In poche parole il Prof. disse: “Signori, abbiamo la Valle del Sacco, inquinata e nella quale non si può piantare nulla perché non si può mangiare nulla. Utilizziamola per coltivazioni che non siano destinate al food, ma alla creazione di energia”. Lui sicuramente lo disse meglio, ma il senso fidatevi era quello.

Oggi, partendo dal progetto lombardo ha ricordato che come al solito arriviamo in ritardo. “La soluzione Valle del Sacco sarebbe proprio ideale perché darebbe agli agricoltori i cui terreni sono interdetti per coltivazioni food la possibilità di generare un minimo di mercato, con in più una speranza che dopo una decina di anni di colture no food si possa poi tornare al food”.

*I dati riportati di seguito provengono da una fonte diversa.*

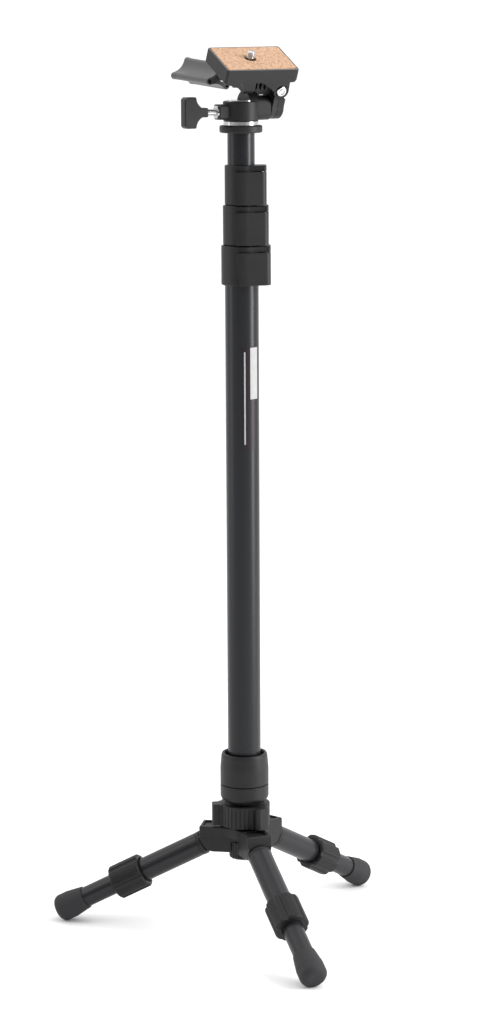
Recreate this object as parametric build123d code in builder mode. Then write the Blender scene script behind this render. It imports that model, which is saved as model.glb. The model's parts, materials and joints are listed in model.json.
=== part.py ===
from build123d import *
import os
from math import atan2, cos, degrees, radians, sin, sqrt, tan

# Free-standing camera monopod: folding three-leg base, four-section pole with flip locks, pan and tilt head.
# Millimetres. +Z is up, +Y is the back, and the origin is on the pole's axis at floor level.

# --- Clearances ---
running = 0.08  # radial play of a shaft in its bore
gap = 0.35  # room between neighbouring bodies

# --- Pole ---
main_tube_d = 28.0
tube_wall = 0.8
slide_play = 0.1
section_count = 4
tube_radii = [main_tube_d / 2 - k * (tube_wall + slide_play) for k in range(section_count)]
pole_foot_z = 132.0
tube_foot_step = 8.0
lock_z = 558.0
lock_h = 32.5
lock_pitch = 33.0
tube_seat_h = 24.0

# --- Flip locks ---
collar_radii = [16.9, 15.3, 13.7]
ear_reach = 7.2
ear_back_y = 7.5
band_h = 4.6
lever_top_h = 27.4
lever_tip_shares = [0.0, 0.14, 0.18]
lever_foot_h = 0.5
lever_proud = 3.6
barrel_r = 3.7
pin_y = -6.4
lever_pin_r = 1.5
split_w = 1.4
split_y = 0.9
clamp_screw_r = 1.1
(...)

Nulla è perduto, se non il tempo, ed è per questo che per Paolo Vigo bisogna fare davvero qualcosa ed affidarsi alla scienza e non alle chiacchiere da bar. La speranza è che come la Lombardia ha messo questa tecnologia tra le priorità per la sostenibilità ed il rilancio del settore agricolo, la stessa cosa possa farla il Lazio all’interno della sua programmazione europea e all’interno dei progetti da finanziare con i fondi del PNRR.

Ed ora arriva l’idrogeno

Il professor Vigo va però oltre. Lancia il suo messaggio nell’ambito della transizione ecologica ed energetica che possa essere davvero efficace ed efficiente. E non solo uno slogan. Perché, sottolinea il già Rettore, sulla questione della biodigestione dei rifiuti i partner europei sono avanti.

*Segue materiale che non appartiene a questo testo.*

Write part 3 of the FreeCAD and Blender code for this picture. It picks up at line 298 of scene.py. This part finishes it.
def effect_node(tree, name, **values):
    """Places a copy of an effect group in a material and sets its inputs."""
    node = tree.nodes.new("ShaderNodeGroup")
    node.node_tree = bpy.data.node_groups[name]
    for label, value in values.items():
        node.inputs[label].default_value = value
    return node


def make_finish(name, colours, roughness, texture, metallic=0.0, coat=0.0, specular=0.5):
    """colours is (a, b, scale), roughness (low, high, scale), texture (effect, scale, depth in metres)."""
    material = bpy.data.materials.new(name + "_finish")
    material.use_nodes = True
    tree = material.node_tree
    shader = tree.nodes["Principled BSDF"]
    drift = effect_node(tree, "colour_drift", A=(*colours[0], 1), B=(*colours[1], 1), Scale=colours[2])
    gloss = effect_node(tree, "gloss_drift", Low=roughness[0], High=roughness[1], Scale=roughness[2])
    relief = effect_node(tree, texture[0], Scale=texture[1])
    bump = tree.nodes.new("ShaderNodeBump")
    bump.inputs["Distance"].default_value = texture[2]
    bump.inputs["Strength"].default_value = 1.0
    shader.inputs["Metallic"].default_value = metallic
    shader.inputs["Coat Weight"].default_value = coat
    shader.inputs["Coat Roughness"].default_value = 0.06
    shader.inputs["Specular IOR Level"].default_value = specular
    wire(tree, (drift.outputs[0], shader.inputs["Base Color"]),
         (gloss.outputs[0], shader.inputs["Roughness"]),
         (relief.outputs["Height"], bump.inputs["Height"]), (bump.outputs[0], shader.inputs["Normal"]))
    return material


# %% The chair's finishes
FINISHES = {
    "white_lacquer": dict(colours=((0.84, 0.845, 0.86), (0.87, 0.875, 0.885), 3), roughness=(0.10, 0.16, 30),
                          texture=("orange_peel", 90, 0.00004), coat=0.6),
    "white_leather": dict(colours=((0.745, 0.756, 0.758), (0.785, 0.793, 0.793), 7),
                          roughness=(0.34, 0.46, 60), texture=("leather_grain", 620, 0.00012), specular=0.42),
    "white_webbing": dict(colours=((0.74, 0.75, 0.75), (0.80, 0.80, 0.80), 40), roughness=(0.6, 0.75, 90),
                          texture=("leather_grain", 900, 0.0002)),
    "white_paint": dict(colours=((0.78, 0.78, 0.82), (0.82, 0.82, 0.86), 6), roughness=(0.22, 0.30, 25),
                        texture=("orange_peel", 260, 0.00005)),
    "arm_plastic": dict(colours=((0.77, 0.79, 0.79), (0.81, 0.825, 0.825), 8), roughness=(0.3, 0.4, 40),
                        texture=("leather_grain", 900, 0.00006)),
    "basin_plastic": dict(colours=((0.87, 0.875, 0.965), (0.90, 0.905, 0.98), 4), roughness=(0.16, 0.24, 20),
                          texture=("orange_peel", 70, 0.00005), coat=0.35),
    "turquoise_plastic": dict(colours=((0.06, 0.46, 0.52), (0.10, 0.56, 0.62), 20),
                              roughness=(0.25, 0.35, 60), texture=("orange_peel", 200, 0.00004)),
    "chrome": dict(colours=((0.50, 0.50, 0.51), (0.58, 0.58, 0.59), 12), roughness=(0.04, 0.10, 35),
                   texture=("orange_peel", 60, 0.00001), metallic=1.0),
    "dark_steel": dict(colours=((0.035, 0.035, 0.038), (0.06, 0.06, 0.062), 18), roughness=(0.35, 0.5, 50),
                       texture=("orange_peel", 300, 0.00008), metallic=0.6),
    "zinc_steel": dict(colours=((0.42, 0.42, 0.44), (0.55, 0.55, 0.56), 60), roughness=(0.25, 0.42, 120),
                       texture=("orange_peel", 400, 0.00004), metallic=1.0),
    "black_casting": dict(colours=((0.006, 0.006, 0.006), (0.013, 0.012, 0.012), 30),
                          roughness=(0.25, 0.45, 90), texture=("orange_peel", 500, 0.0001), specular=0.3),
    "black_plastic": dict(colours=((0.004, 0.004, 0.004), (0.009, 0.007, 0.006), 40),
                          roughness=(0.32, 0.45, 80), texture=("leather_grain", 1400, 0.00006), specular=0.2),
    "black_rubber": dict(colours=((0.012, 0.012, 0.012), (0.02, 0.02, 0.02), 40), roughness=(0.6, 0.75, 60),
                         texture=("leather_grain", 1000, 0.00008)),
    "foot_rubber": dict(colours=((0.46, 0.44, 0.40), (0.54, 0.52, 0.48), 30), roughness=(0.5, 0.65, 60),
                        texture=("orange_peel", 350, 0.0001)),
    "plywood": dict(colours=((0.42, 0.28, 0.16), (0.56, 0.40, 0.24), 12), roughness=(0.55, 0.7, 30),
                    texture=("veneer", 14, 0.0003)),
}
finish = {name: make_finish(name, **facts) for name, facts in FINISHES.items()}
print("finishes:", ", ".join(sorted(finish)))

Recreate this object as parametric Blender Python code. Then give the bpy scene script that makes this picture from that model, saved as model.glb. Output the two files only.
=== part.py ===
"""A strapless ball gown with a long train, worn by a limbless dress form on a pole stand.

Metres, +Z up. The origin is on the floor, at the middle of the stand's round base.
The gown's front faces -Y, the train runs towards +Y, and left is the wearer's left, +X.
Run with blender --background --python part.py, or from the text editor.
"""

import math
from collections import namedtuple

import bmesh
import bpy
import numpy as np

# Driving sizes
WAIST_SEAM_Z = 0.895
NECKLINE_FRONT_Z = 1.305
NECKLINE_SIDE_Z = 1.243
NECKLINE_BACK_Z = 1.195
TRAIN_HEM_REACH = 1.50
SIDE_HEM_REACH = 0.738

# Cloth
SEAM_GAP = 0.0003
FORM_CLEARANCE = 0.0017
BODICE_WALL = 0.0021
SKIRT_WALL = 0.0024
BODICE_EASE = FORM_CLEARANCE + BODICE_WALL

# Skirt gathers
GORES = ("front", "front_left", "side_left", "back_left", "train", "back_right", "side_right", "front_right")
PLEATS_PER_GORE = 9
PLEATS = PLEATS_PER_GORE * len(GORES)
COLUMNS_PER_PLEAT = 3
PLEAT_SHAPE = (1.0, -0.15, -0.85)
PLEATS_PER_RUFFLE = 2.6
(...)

Stanno avanti soprattutto perché “Non scontano dubbi e resistenze presenti solo in Italia”. Dubbi e resistenze che vedono nascere col contagocce impianti che invece diventerebbero strategici. Lo sarebbero per più settori, come abbiamo visto col progetto biogas 4.0 nell’agricoltura lombarda.

Nel suo intervento di ieri alla Camera di Commercio, nato da un confronto con il vice presidente dell’azienda speciale Informare Florindo Buffardi, l’ex rettore ha elogiato l’Università di Cassino e le sue attività di ricerca. Che l’hanno portata a sondare la possibilità di puntare sul gas bio e allo stesso tempo sull’idrogeno. Una tecnologia che all’interno dei progetti del PNRR dovrà essere presente e che quindi richiede una prontezza a livello infrastrutturale ed impiantistico.

Il prototipo del nuovo treno ad idrogeno

Il biometano da fermentazione – no food o Forsu – è sempre un combustibile con un piccolo valore del potere calorifico e l’unica soluzione futura – continua Vigo – sarà l’additivazione di metano con idrogeno (max 18-20%) che comporta un potere calorifico che aumenta del 50%”. Sembra un cane che si morde la coda, perché l’idrogeno di fatto ha bisogno di energia elettrica per attivare l’elettrolisi, ma qui non ci sono code e cani che tengano.

L’elettrolisi dell’acqua – spiega il già rettore – sarà ottenuta tramite corrente continua da fotovoltaico o eolico”. Quindi, anche qui, impatto praticamente zero. La morale di questa favola è quindi sempre la stessa: fidarsi della scienza e non di chi, per faciloneria, intorta dicendo che per creare energia pulita servirà comunque continuare ad utilizzare elettricità che arriva da fonti fossili.